▶ Supplied material

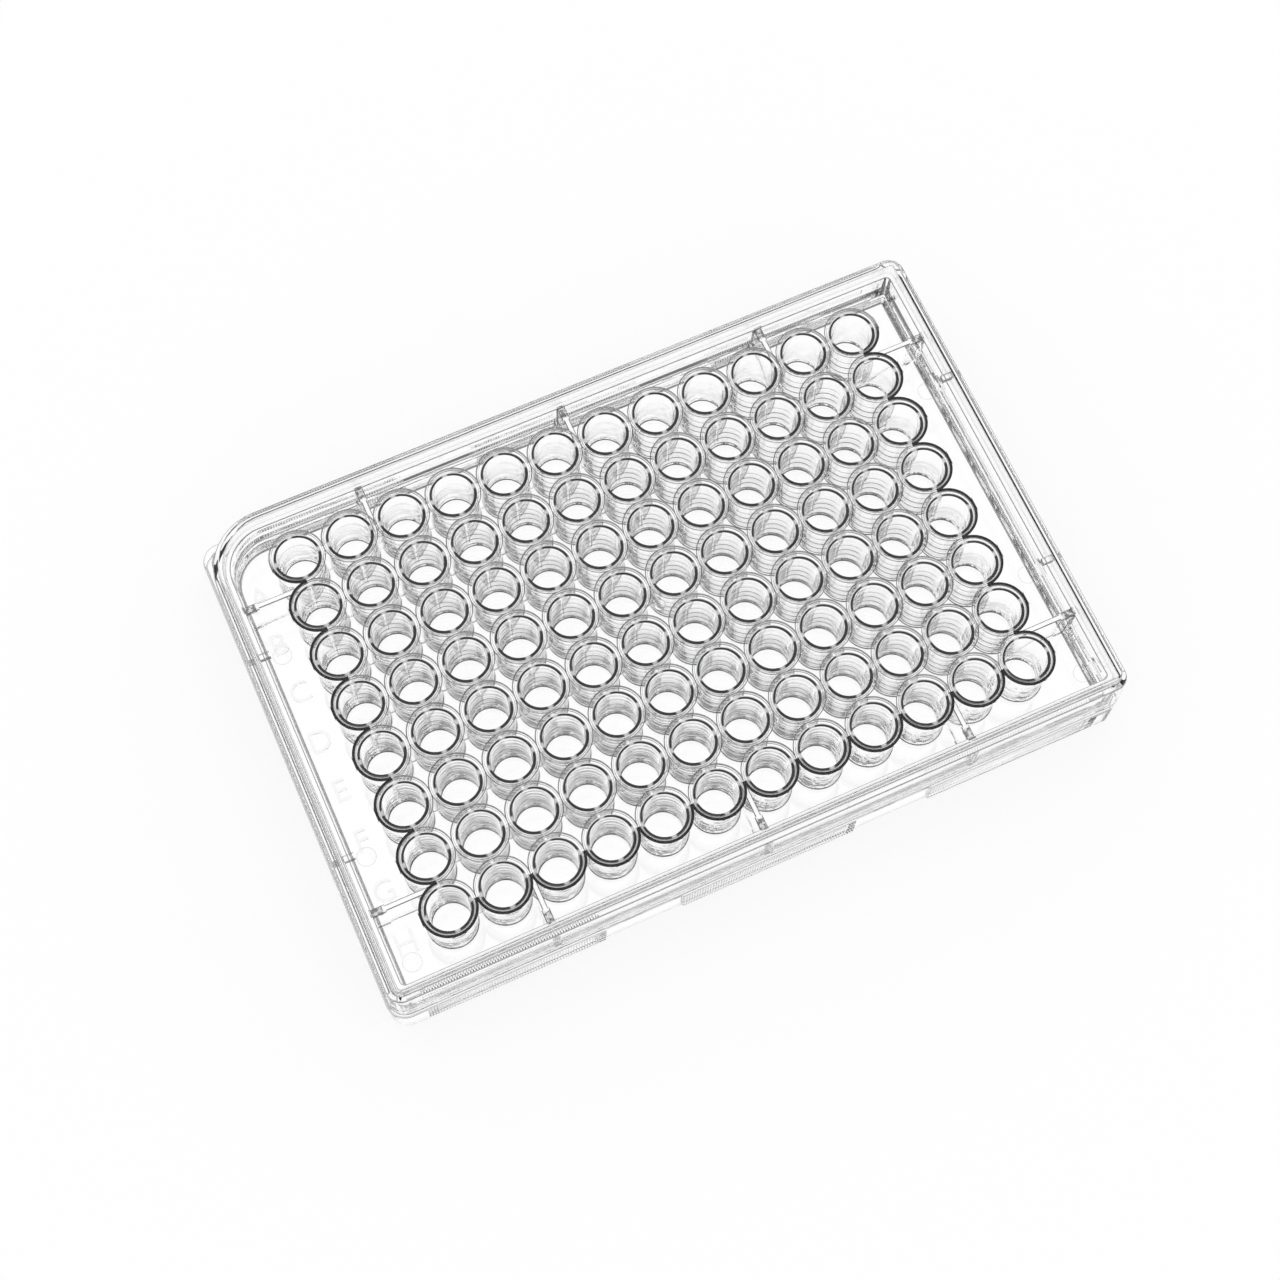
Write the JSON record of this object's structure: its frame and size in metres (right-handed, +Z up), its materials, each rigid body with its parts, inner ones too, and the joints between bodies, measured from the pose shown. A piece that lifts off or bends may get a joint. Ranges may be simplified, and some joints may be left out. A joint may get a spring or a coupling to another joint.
{
  "type": "well plate",
  "caption": "Clear plastic microplate: a flanged rectangular tray carrying a grid of round flat-bottomed wells, under a loose-fitting skirted lid with a raised stacking top",
  "frame": {"origin": "middle of the plate's footprint, on the surface it stands on", "axes": "+X along the long side from column 1 to column 12, +Y from row H to row A, +Z up out of the wells; well A1 is at -X, +Y"},
  "size_m": [0.1278, 0.0854, 0.0157],
  "materials": {
    "clear_polystyrene": "clear, glossy, uncoloured moulded polystyrene"
  },
  "bodies": {
    "root": {"plate": "clear_polystyrene", "lid": "clear_polystyrene"}
  },
  "joints": []
}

▶ What is required
Reproduce all of the data exactly as given.

▶ Answer to this problem
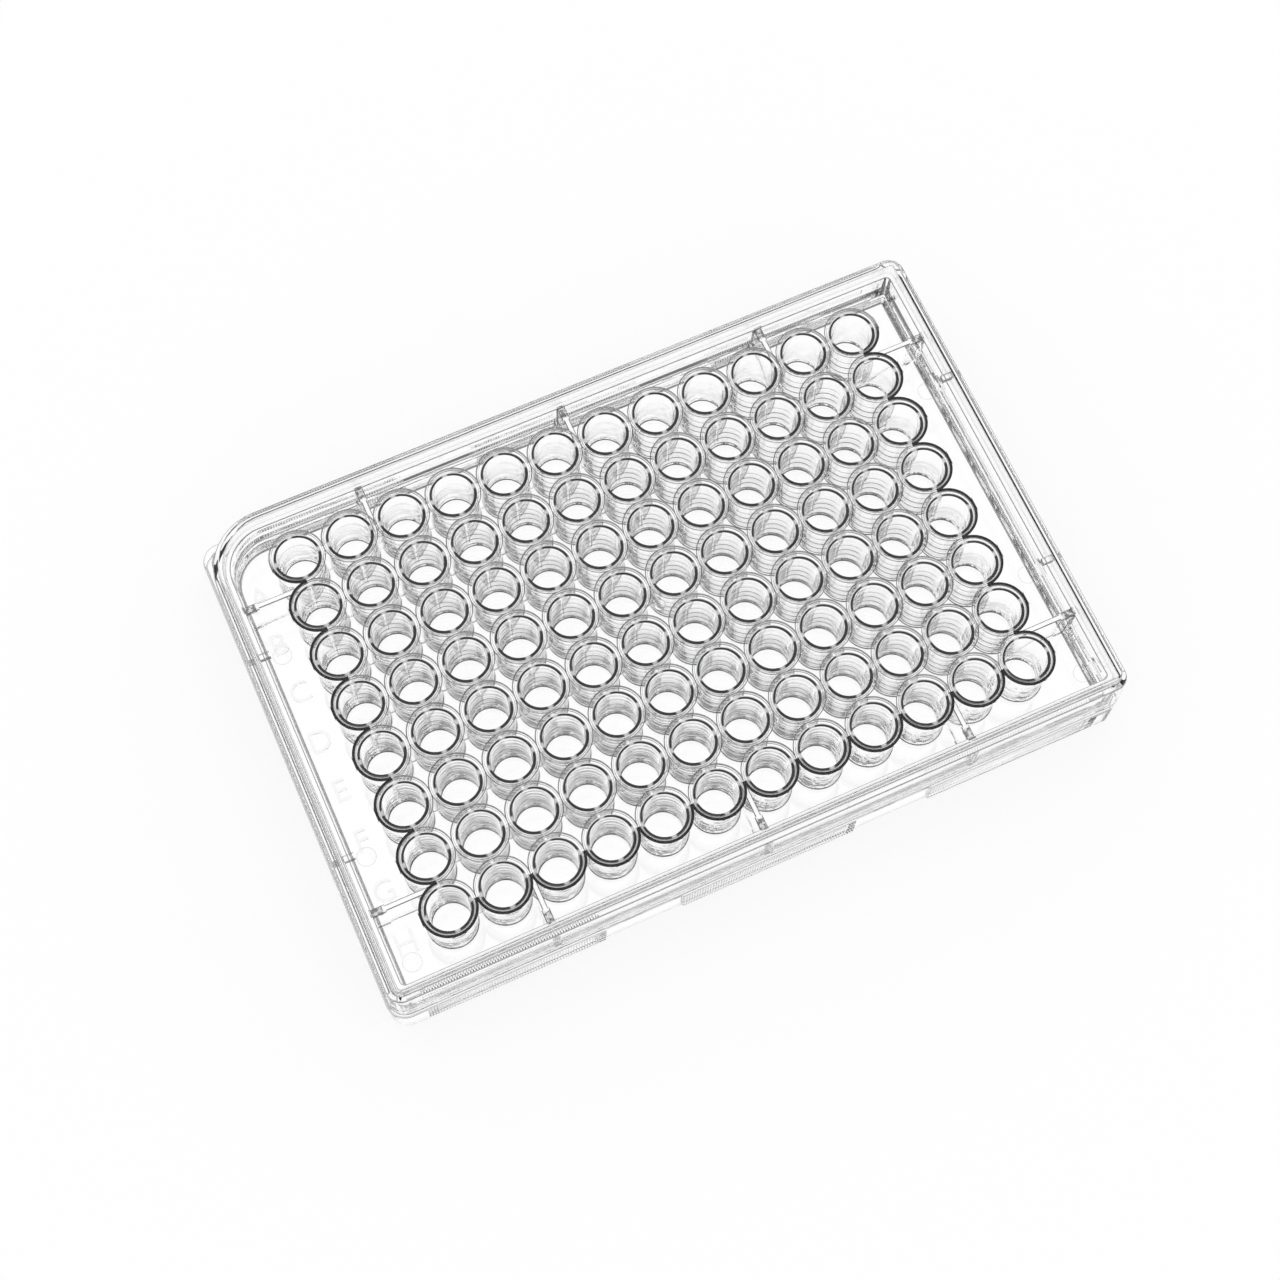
Write the JSON record of this object's structure: its frame and size in metres (right-handed, +Z up), its materials, each rigid body with its parts, inner ones too, and the joints between bodies, measured from the pose shown. A piece that lifts off or bends may get a joint. Ranges may be simplified, and some joints may be left out. A joint may get a spring or a coupling to another joint.
{
  "type": "well plate",
  "caption": "Clear plastic microplate: a flanged rectangular tray carrying a grid of round flat-bottomed wells, under a loose-fitting skirted lid with a raised stacking top",
  "frame": {"origin": "middle of the plate's footprint, on the surface it stands on", "axes": "+X along the long side from column 1 to column 12, +Y from row H to row A, +Z up out of the wells; well A1 is at -X, +Y"},
  "size_m": [0.1278, 0.0854, 0.0157],
  "materials": {
    "clear_polystyrene": "clear, glossy, uncoloured moulded polystyrene"
  },
  "bodies": {
    "root": {"plate": "clear_polystyrene", "lid": "clear_polystyrene"}
  },
  "joints": []
}